I have a dataframe df
where two columns are characters, and a third is numeric. Example:
df <- data.frame("col1"= c("A", "B", "C", "D", "E", "F", "G", "A"), "col2"=c("Q", "A", "S", "Z", "A", "C", "F", "X"), "col3"=c(1,2,3,4,5,6,7,8))
df
col1 col2 col3
1 A Q 1
2 B A 2
3 C S 3
4 D Z 4
5 E A 5
6 F C 6
7 G F 7
8 A X 8
My character of interest is 'A'. I want to know how many rows exist where 'A' is either in col1 or col2. The answer here would be 4.

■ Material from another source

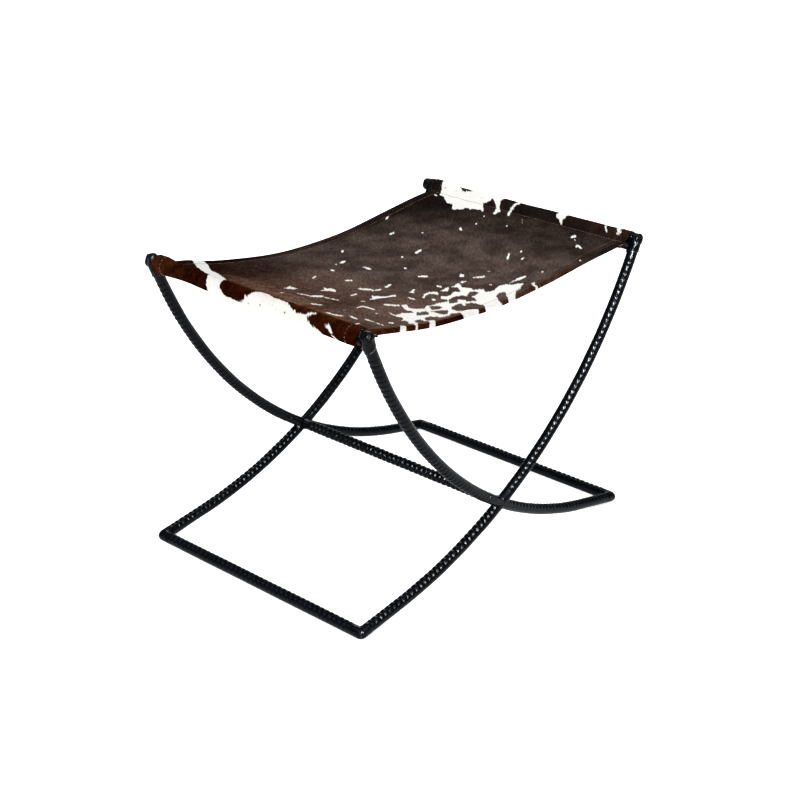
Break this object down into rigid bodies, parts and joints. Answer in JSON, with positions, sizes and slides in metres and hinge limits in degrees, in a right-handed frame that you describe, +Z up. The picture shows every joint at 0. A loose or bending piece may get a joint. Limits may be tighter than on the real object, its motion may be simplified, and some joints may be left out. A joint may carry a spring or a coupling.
{
  "type": "x frame stool",
  "caption": "Stool with a sling seat of spotted hair-on hide hung between the top rails of a curved, crossed steel frame covered in laced black leather.",
  "frame": {"origin": "on the floor, under the middle of the stool", "axes": "+X across the span of the sling, towards the right rail; +Y along the rails, from the front pair of legs to the rear pair; +Z up"},
  "size_m": [0.636, 0.4284, 0.4556],
  "materials": {
    "steel": "plain mill steel, hidden under the leather",
    "frame_leather": "black, smooth, half glossy",
    "lacing": "black lace, glossy on its ridges",
    "seat_hide": "short glossy hair, dark brown with cream-white spots",
    "thread": "tan waxed thread"
  },
  "bodies": {
    "root": {"left_top_rail": "steel", "right_top_rail": "steel", "left_base_rail": "steel", "right_base_rail": "steel", "stretcher_rod": "steel", "front_long_leg_rod": "steel", "front_cross_leg_upper_rod": "steel", "front_cross_leg_lower_rod": "steel", "rear_long_leg_rod": "steel", "rear_cross_leg_upper_rod": "steel", "rear_cross_leg_lower_rod": "steel", "left_base_rail_leather": "frame_leather", "right_base_rail_leather": "frame_leather", "stretcher_leather": "frame_leather", "front_long_leg_leather": "frame_leather", "front_cross_leg_upper_leather": "frame_leather", "front_cross_leg_lower_leather": "frame_leather", "front_left_leg_cap": "frame_leather", "front_right_leg_cap": "frame_leather", "rear_long_leg_leather": "frame_leather", "rear_cross_leg_upper_leather": "frame_leather", "rear_cross_leg_lower_leather": "frame_leather", "rear_left_leg_cap": "frame_leather", "rear_right_leg_cap": "frame_leather", "left_base_rail_lacing": "lacing", "right_base_rail_lacing": "lacing", "stretcher_lacing": "lacing", "front_long_leg_upper_lacing": "lacing", "front_long_leg_lower_lacing": "lacing", "front_cross_leg_upper_lacing": "lacing", "front_cross_leg_lower_lacing": "lacing", "rear_long_leg_upper_lacing": "lacing", "rear_long_leg_lower_lacing": "lacing", "rear_cross_leg_upper_lacing": "lacing", "rear_cross_leg_lower_lacing": "lacing", "seat_hide": "seat_hide", "front_hem_thread": "thread", "rear_hem_thread": "thread", "left_pocket_thread": "thread", "right_pocket_thread": "thread"}
  },
  "joints": []
}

It easy enough when I'm interested in one value at a time, but how can I write a function to loop over all unique values and return the number of rows? My character of interest is always split with some entries in col1, others in col2.

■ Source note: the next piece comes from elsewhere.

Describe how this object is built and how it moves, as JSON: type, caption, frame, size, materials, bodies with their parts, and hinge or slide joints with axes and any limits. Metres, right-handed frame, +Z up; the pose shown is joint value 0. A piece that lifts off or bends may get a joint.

I'm guessing that first I could stack col1 and col2 , then subset that based only on the unique entries. Then I'd want to say, "how many rows exist where col1 or col2 contain 'B', 'C', etc.
UPDATE :
I learned more about for loops and came to this (imperfect but working) solution:
library(reshape2)
#Make a dataframe with just two columns of characters
df <- data.frame("col1"= c("A", "B", "C", "D", "E", "F", "G", "A"), "col2"=c("Q", "A", "S", "Z", "A", "C", "F", "X"))

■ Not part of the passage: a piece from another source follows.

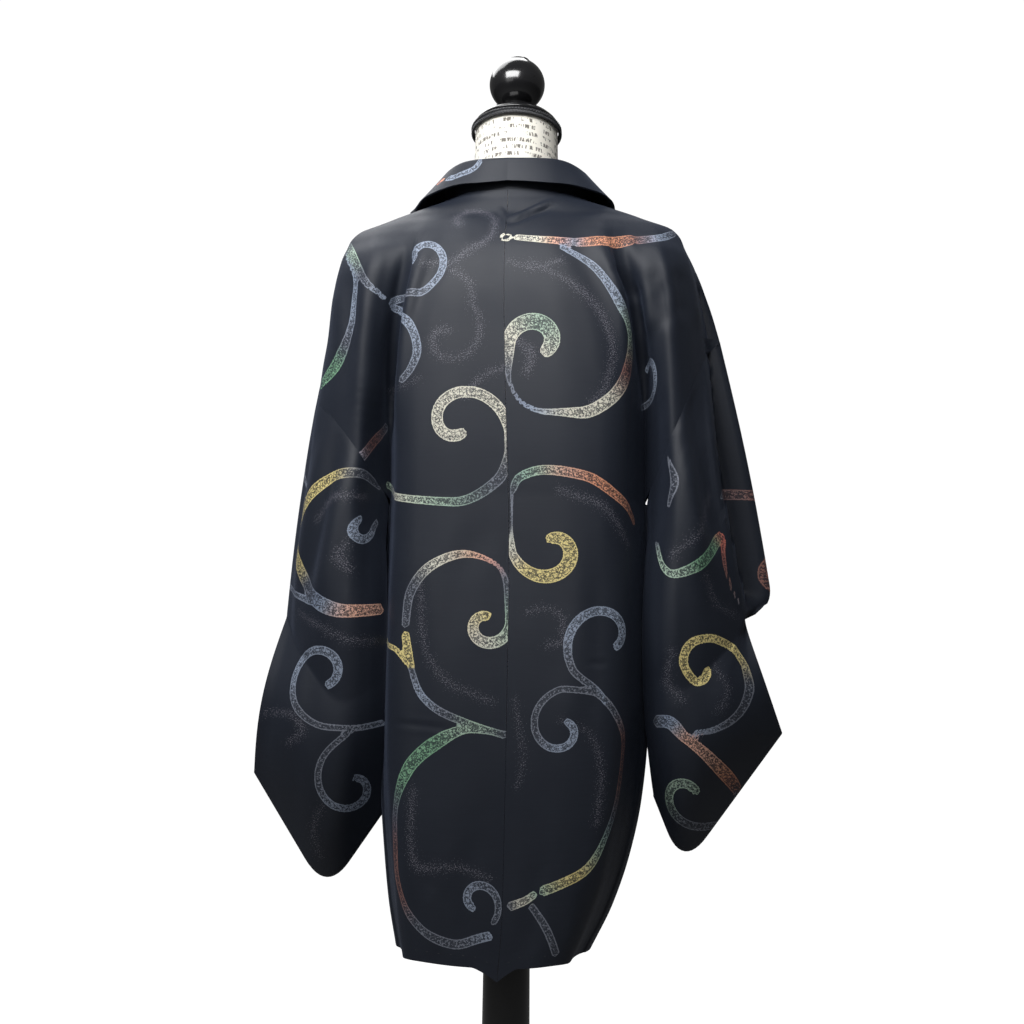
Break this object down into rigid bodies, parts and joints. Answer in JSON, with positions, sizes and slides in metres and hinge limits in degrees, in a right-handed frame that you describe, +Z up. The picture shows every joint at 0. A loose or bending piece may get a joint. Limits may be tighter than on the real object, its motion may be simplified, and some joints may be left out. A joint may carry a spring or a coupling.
{
  "type": "haori jacket on a limbless dress form with a turned stand",
  "caption": "Black silk haori with wide hanging sleeves and a folded collar, draped on a limbless dress form with a round finial, a turned pole and a round base.",
  "frame": {"origin": "centre of the stand's base, on the floor", "axes": "+Z up along the pole, -Y out of the form's chest, +X to the wearer's left"},
  "size_m": [0.6449, 0.36, 1.5721],
  "materials": {
    "black_silk": "soft satin black silk with a woven scroll pattern",
    "pale_cotton": "plain-woven cotton cover",
    "black_lacquer": "gloss black lacquer",
    "black_braid": "matt black braid"
  },
  "bodies": {
    "root": {"body_left": "black_silk", "body_right": "black_silk", "collar": "black_silk", "gusset_left": "black_silk", "gusset_right": "black_silk", "sleeve_left": "black_silk", "sleeve_right": "black_silk", "form_cap": "black_lacquer", "form_disc": "black_lacquer", "form_finial": "black_lacquer", "form_torso": "pale_cotton", "form_trim": "black_braid", "stand_base": "black_lacquer", "stand_pole": "black_lacquer"}
  },
  "joints": []
}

#Allocate empty dataframe for results
newdf = NULL
#For any unique characters between col1 and col2, count how many times they appear in df
for(i in unique(stack(df)$value)){
newdf <- rbind(newdf,data.frame("col1"=i, "col2"=nrow(df[df$col1==i | df$col2==i,])))
}
newdf
col1 col2
1 A 4
2 B 1
3 C 2
4 D 1
5 E 1
6 F 2
7 G 1
8 Q 1
9 S 1
10 Z 1
11 X 1